Bridget McCrum ‘The Conference of the Birds’

The exhibition presented Leeds born artist Bridget McCrum’s most recent drawings The Conference of the Birds alongside a collection of bronze and stone sculptures. Still working with intensity, Bridget McCrum has made her career in England and this show is the 86 year old artist‘s first in Yorkshire.

Bridget McCrum (nee Bain) was shipped to the west country from a home in London to avoid the war: there she found horses, landscape, art, and above all friendship with a young Elisabeth Frink. This exhibition, which coincides with the display of Elisabeth Frink’s studio in the Messums Wiltshire barn gallery, brings together Bridget McCrum’s recent works with some of her earlier pieces. It looks at how McCrum, like Frink, found ways to break free from the restraints of artistic precision.

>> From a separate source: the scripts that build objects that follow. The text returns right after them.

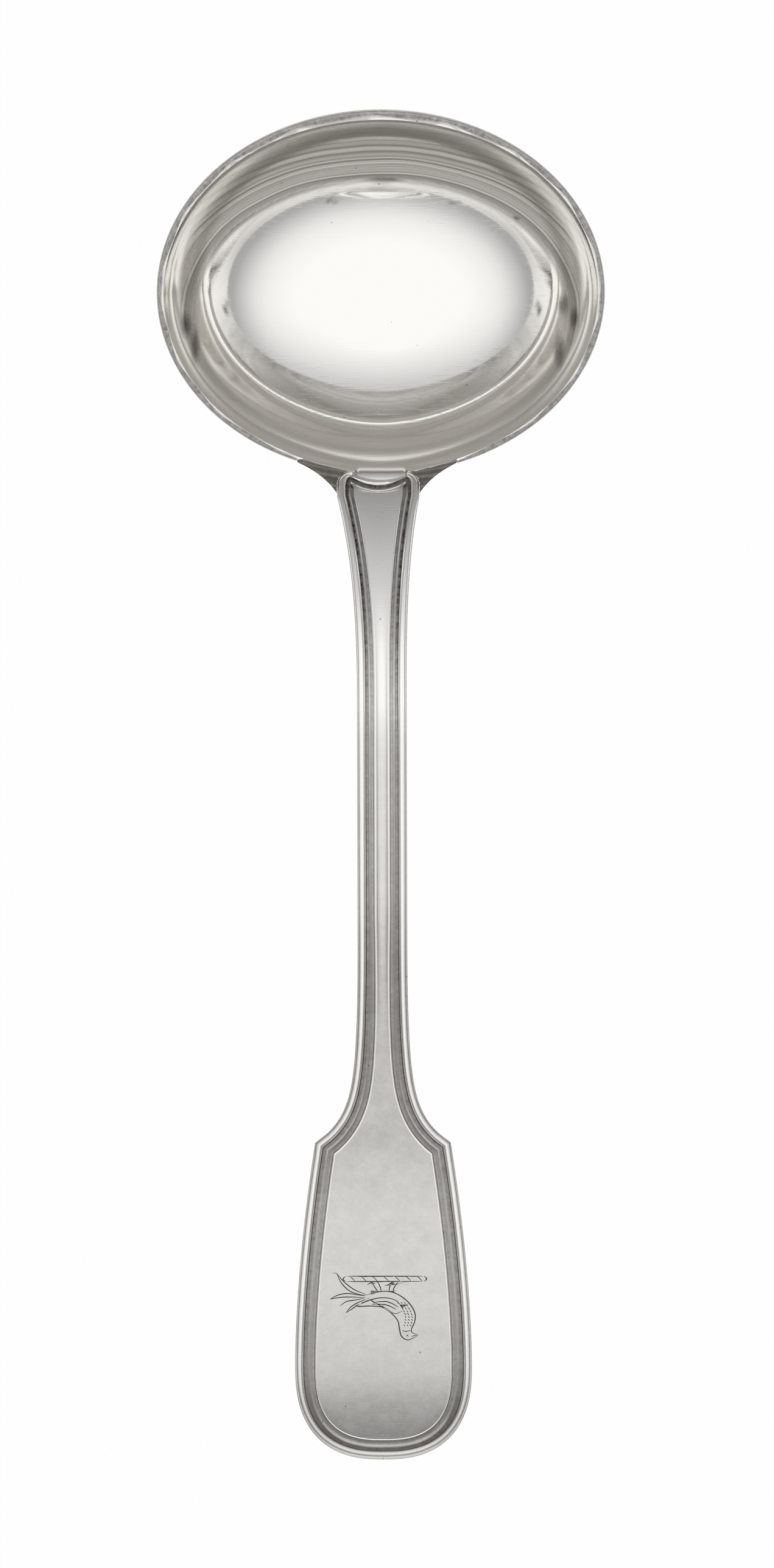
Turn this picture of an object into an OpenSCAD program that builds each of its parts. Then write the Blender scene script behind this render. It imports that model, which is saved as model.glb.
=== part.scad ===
// Gravy ladle with a deep oval bowl and a double-threaded fiddle handle.
// It lies at rest: the bowl's underside and the end of the handle touch z = 0.
// X runs across the ladle, +Y points from the handle to the bowl and +Z points up.

/* [Bowl] */
// Width of the bowl across the handle, over its lip
bowl_width = 58.7; // [48:0.1:70]
// Length of the bowl in line with the handle, in the plane of its lip
bowl_length = 48.2; // [42:0.1:56]
// Depth of the bowl outside, below the plane of its lip
bowl_depth = 22; // [18:0.1:26]
// Thickness of the bowl at its lowest point
bowl_wall = 1.0; // [0.8:0.05:1.6]
// Width of the lip at the sides of the bowl
lip_width = 0.95; // [0.8:0.05:1.4]
// Width of the lip at the far end of the bowl
lip_far = 1.25; // [0.9:0.05:1.6]
// Width of the lip where the stem is joined to it
lip_near = 0.3; // [0.25:0.05:0.9]
// Bevel along the outer and inner edges of the lip
lip_bevel = 0.18; // [0.05:0.01:0.3]
// Tilt of the lip at rest, with the far end higher
bowl_tilt = 10; // [4:0.5:14]

/* [Side view of the handle] */
// Slope of the handle where it leaves the lip, in degrees
root_slope = 45; // [35:1:52]
// Height at which the top of the stem's end stands above the lip
root_rise = 0.7; // [0.3:0.05:1.2]
// Height of the top of the arch above the table
arch_height = 33.6; // [30:0.1:40]
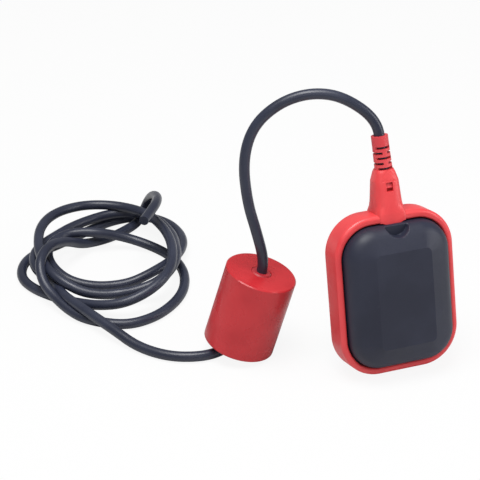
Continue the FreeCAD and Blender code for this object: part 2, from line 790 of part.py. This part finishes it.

McCrum’s work is a fusion of the ancient and the modern. Inspired by the ancient Mesopotamian artefacts she discovered during her youthful travels in the Middle East, and by the work of Brancusi, Hepworth, Moore and Frink, McCrum’s approach to sculpting is a reductive one, removing mass from a block of stone, using carving and sanding tools. The basis of her work is a lyrical abstraction of living forms, a process after which only the primary elements of her animals and birds remain identifiable. She arrives at stylised shapes that play with light and weightlessness, as with many of her birds which may be taking off, alighting or in flight. In her charcoal drawings her favourite subject of birds suits her desire to depict speed and movement. Her simplified forms capture the weightless of the birds’ bodies suspended in mid-air.

Johnny Messum says “We are delighted to be holding Bridget McCrum’s first Yorkshire exhibition in our new Harrogate Gallery. We have shown Bridget’s works in our galleries in London and Wiltshire and it is very fitting that her sculpture and drawings should be introduced to art lovers in the county where she was born.”

Biography 

Bridget McCrum

[ 1934
- Present ]
McCrum’s work is a potent fusion of the ancient with the modern. She works primarily in stone, from which some pieces are also cast in bronze. Initially influenced by archaeological finds and by the work of Brancusi, Hepworth and Moore, her sculpture also contains oblique references to the landscape and fauna around her homes in Devon and Gozo.